Take the material and output all of it exactly.
◆ ◆ ◆ ◆ ◆ ◆ ◆
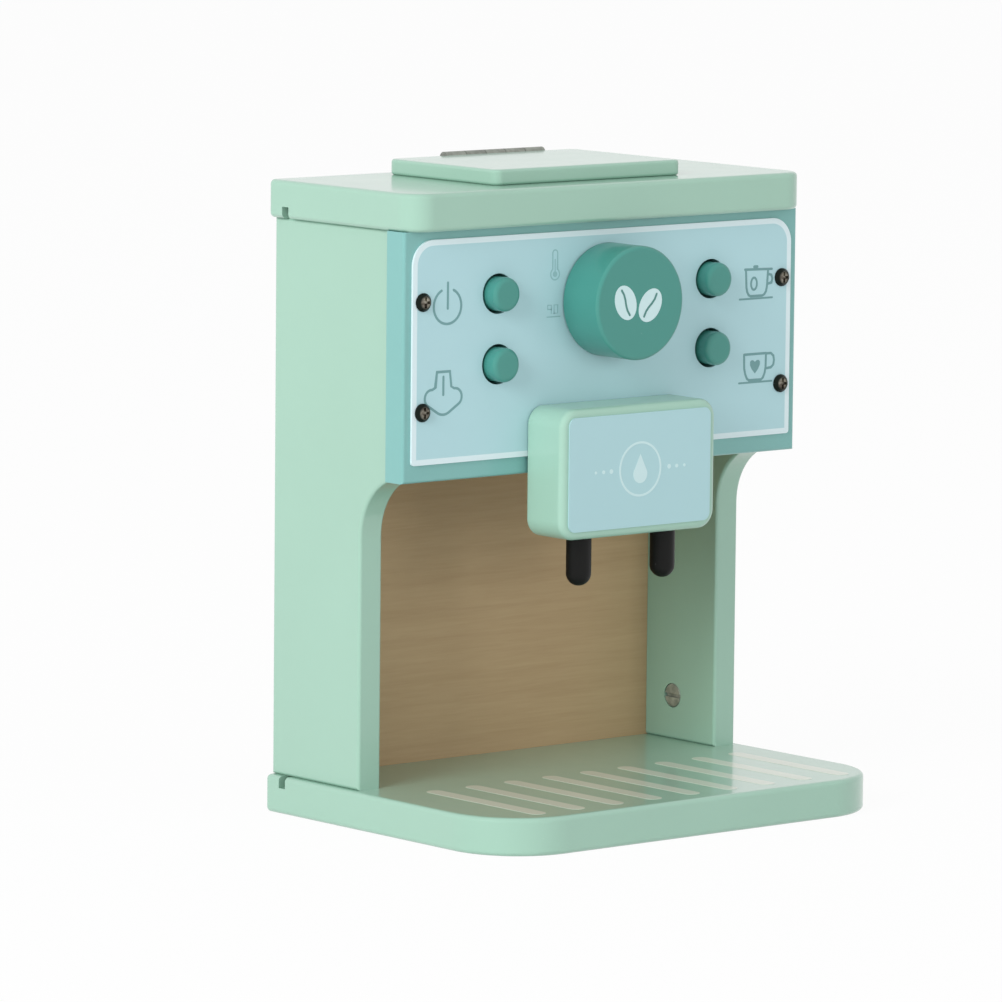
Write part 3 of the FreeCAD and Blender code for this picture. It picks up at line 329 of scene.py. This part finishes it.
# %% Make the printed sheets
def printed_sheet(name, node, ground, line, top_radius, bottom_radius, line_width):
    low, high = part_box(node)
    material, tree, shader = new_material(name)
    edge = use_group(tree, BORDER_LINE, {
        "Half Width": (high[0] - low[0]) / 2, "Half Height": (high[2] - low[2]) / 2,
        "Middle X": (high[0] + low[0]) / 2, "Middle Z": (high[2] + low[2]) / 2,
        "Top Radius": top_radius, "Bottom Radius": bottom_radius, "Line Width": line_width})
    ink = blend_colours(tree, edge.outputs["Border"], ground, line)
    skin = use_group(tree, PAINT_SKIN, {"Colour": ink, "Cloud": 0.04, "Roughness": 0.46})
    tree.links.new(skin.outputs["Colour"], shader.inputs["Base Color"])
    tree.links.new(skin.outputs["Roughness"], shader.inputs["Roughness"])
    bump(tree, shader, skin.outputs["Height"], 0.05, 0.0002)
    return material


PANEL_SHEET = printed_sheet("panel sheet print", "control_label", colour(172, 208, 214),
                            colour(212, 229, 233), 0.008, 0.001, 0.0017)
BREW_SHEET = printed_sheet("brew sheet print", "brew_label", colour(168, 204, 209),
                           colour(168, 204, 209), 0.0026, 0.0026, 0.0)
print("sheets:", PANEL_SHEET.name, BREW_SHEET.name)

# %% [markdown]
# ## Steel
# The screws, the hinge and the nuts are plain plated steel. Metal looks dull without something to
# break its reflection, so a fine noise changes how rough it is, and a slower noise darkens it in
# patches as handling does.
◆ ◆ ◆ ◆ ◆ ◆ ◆
__Solution to this task__:
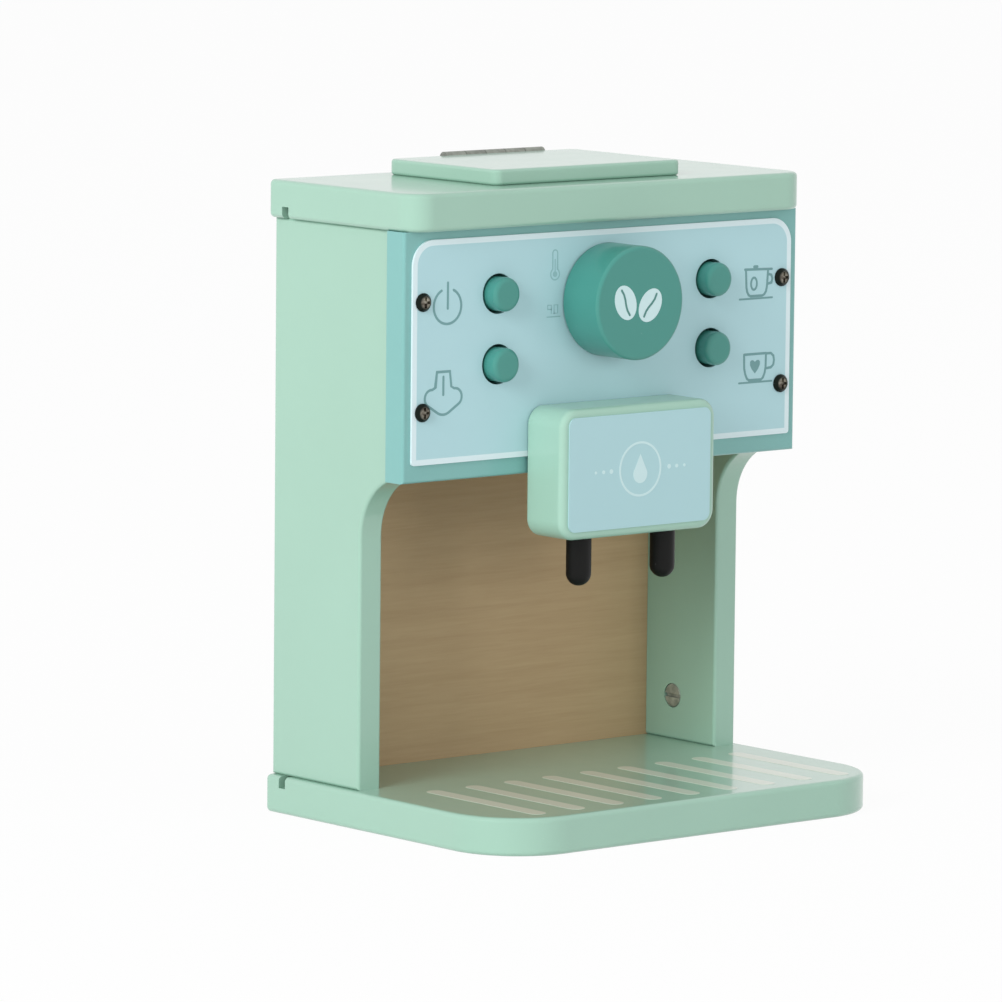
Write part 3 of the FreeCAD and Blender code for this picture. It picks up at line 329 of scene.py. This part finishes it.
# %% Make the printed sheets
def printed_sheet(name, node, ground, line, top_radius, bottom_radius, line_width):
    low, high = part_box(node)
    material, tree, shader = new_material(name)
    edge = use_group(tree, BORDER_LINE, {
        "Half Width": (high[0] - low[0]) / 2, "Half Height": (high[2] - low[2]) / 2,
        "Middle X": (high[0] + low[0]) / 2, "Middle Z": (high[2] + low[2]) / 2,
        "Top Radius": top_radius, "Bottom Radius": bottom_radius, "Line Width": line_width})
    ink = blend_colours(tree, edge.outputs["Border"], ground, line)
    skin = use_group(tree, PAINT_SKIN, {"Colour": ink, "Cloud": 0.04, "Roughness": 0.46})
    tree.links.new(skin.outputs["Colour"], shader.inputs["Base Color"])
    tree.links.new(skin.outputs["Roughness"], shader.inputs["Roughness"])
    bump(tree, shader, skin.outputs["Height"], 0.05, 0.0002)
    return material


PANEL_SHEET = printed_sheet("panel sheet print", "control_label", colour(172, 208, 214),
                            colour(212, 229, 233), 0.008, 0.001, 0.0017)
BREW_SHEET = printed_sheet("brew sheet print", "brew_label", colour(168, 204, 209),
                           colour(168, 204, 209), 0.0026, 0.0026, 0.0)
print("sheets:", PANEL_SHEET.name, BREW_SHEET.name)

# %% [markdown]
# ## Steel
# The screws, the hinge and the nuts are plain plated steel. Metal looks dull without something to
# break its reflection, so a fine noise changes how rough it is, and a slower noise darkens it in
# patches as handling does.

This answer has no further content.